Et in terra pax, Matteo Botrugno, Daniele Coluccini, 2010, 89’
L’estrema periferia romana fa da sfondo a tre storie prima parallele e, successivamente, legate fra di loro dal filorosso della droga e della criminalità.
Marco, dopo cinque anni passati in carcere, torna a casa sforzandosi di cercare una vita normale e lontana dai traffici illeciti che avevano causato il suo arresto. Il tentativo di dimenticare il suo passato e di iniziare una nuova vita è destinato al fallimento: l’uomo si lascia convincere dai suoi ex compari, Glauco e Mauro, a riprendere a spacciare. Marco si ritrova di nuovo a convivere con la delinquenza ed inizia a vendere cocaina sulla panchina di un piccolo parco che per lui diverrà una sorta di isola dalla quale gli è possibile osservare le vite altrui, riflettere su se stesso e metabolizzare gli eventi che lo porteranno al suo inutile sacrificio finale.
Sonia, studentessa universitaria, lavora nella bisca di Sergio. Il suo tentativo di studiare e di rendersi indipendente economicamente viene vanificato dalla dura realtà che la circonda. L’illusione di trovare la comprensione di Sergio, menefreghista e insensibile, e l’amicizia di Marco, si mescola alla stanchezza e alla rassegnazione.
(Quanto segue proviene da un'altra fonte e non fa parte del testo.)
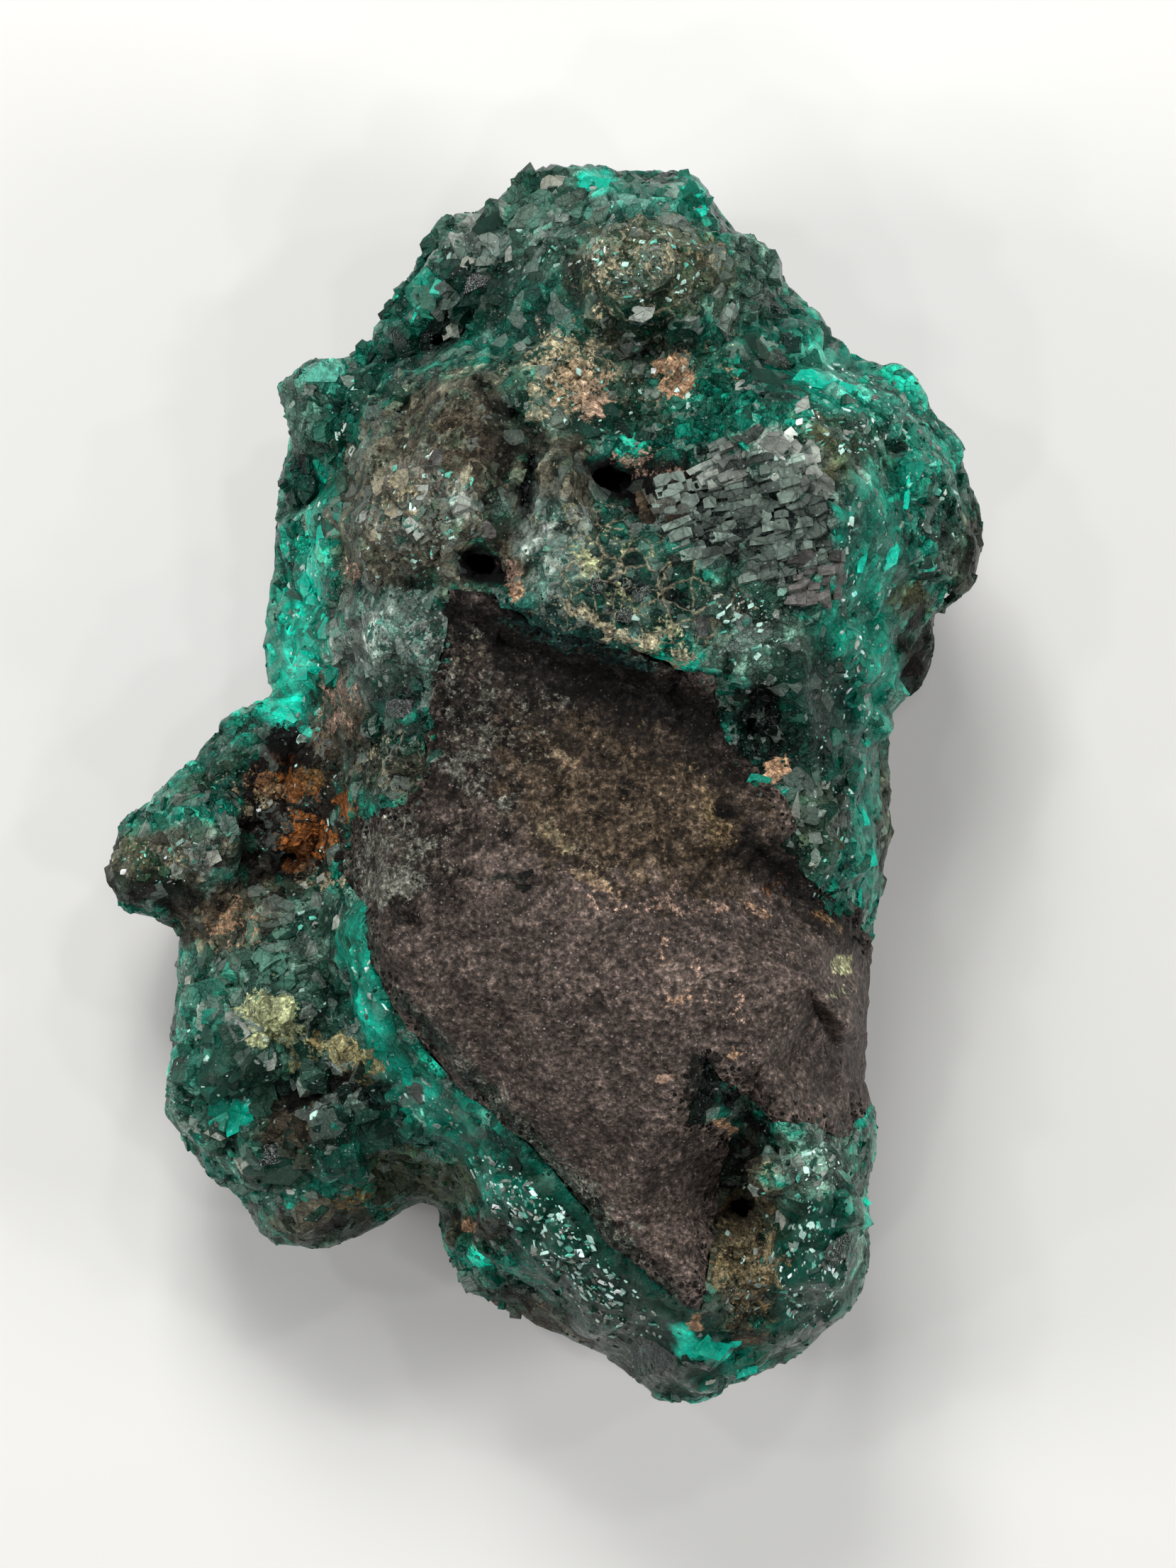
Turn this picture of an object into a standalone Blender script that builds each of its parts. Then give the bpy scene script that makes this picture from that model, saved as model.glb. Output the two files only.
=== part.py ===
"""Dioptase specimen: green crystals grown over and around a lump of brown host rock.

The specimen lies on its back on the flat underside of the rock. The numbers in the lists are
drawn in units of the outline, one unit being close to a millimetre: x across, y along the
length, z up from the resting face. SPECIMEN_LENGTH turns them into metres.
"""

import math
import random

import bmesh
import bpy
from mathutils import Matrix, Vector, noise
from mathutils.bvhtree import BVHTree
from mathutils.geometry import delaunay_2d_cdt

# Driving dimensions, in metres.
SPECIMEN_LENGTH = 0.0584
SEAM_GAP = 0.0003

# Shape values, in outline units.
SHOULDER_INSET = 1.3
SHOULDER_SHARE = 0.55
UNDERSIDE_INSET = 2.0
UNDERSIDE_SHARE = 0.45
CRYSTAL_EDGE = 3.5
ROCK_EDGE = 5.5
BACK_EDGE = 6.5
UNDERSIDE_LEVEL = 7.0
ROCK_LEVEL = 15.0
SOFT_LEVEL = 12.5
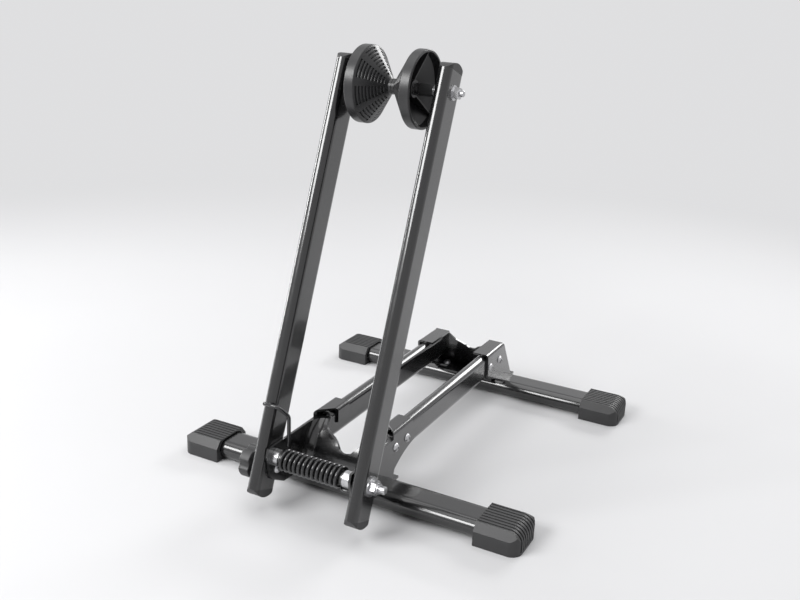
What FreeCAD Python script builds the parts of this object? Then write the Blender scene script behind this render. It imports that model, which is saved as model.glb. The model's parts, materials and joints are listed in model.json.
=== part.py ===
"""Floor bike rack: two footed crossbars, two rails, and a sprung arm that carries two cone rollers.

Millimetres, +Z up, the wheel rolls in towards -Y.  The model is laid out from the middle of the front
crossbar (y = 0) and moved at the end, so that the origin lies on the floor under the middle of the rack.
"""
import FreeCAD, Part
import math
import os
from FreeCAD import Vector

X = Vector(1, 0, 0)
Y = Vector(0, 1, 0)
Z = Vector(0, 0, 1)
SIDES = {"left": -1, "right": 1}

# ---------------------------------------------------------------- driving dimensions
# crossbars, flat-oval tube
overall_width = 400.0
bar_spacing = 326.0
bar_depth = 40.0
bar_height = 20.0
bar_wall = 1.5

# foot caps
cap_length = 47.4
cap_width = 52.3
cap_height = 24.0
cap_shoulder_z = 15.6
cap_inset = 6.4
cap_corner = 12.0
cap_sole = 1.2
cap_end_wall = 10.0
cap_roll = 13.0
cap_fit = 0.1
cap_mouth_gap = 1.2
cap_mouth_depth = 6.0
cap_grooves = 8
cap_groove_pitch = 4.9
cap_groove_width = 2.0
cap_groove_depth = 0.8
cap_end_groove_depth = 2.2
cap_lip = 3.0

# rails, flat-oval tube on edge
rail_width = 14.0
rail_height = 32.0
rail_wall = 1.5
rail_offset_x = 38.6
rail_centre_z = 60.3
rail_end_gap = 0.5

# brackets, bent sheet
sheet = 2.5
rail_fit = 0.1
bend_radius = 4.0
front_web_foot_y = -17.0
front_web_setback = 25.76
front_web_fillet = 12.0
front_base_rear_y = 18.0
saddle_skirt_z = 62.0
saddle_front_y = 3.0
saddle_edge_y = 4.0
saddle_slant_y = 29.0
saddle_slant_over = 8.0

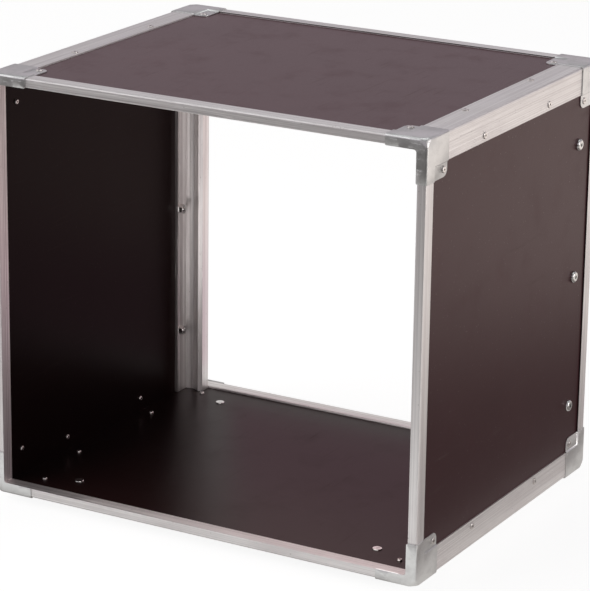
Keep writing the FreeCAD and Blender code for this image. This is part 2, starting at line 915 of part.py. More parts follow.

La terza storia riguarda tre ragazzi, Faustino, Massimo e Federico. Diversi fra loro ma costretti ad un’amicizia che li rende apparentemente invulnerabili, i tre si trovano invischiati in una serie di eventi concatenati che li porteranno a scontrarsi non solo fra loro, ma anche con la dura realtà della strada. Un motorino scambiato per un po’ di cocaina porta le tre storie ad intrecciarsi drammaticamente. I protagonisti, una volta incontratisi, lasceranno dietro di loro una scia di fuoco, sangue e violenza.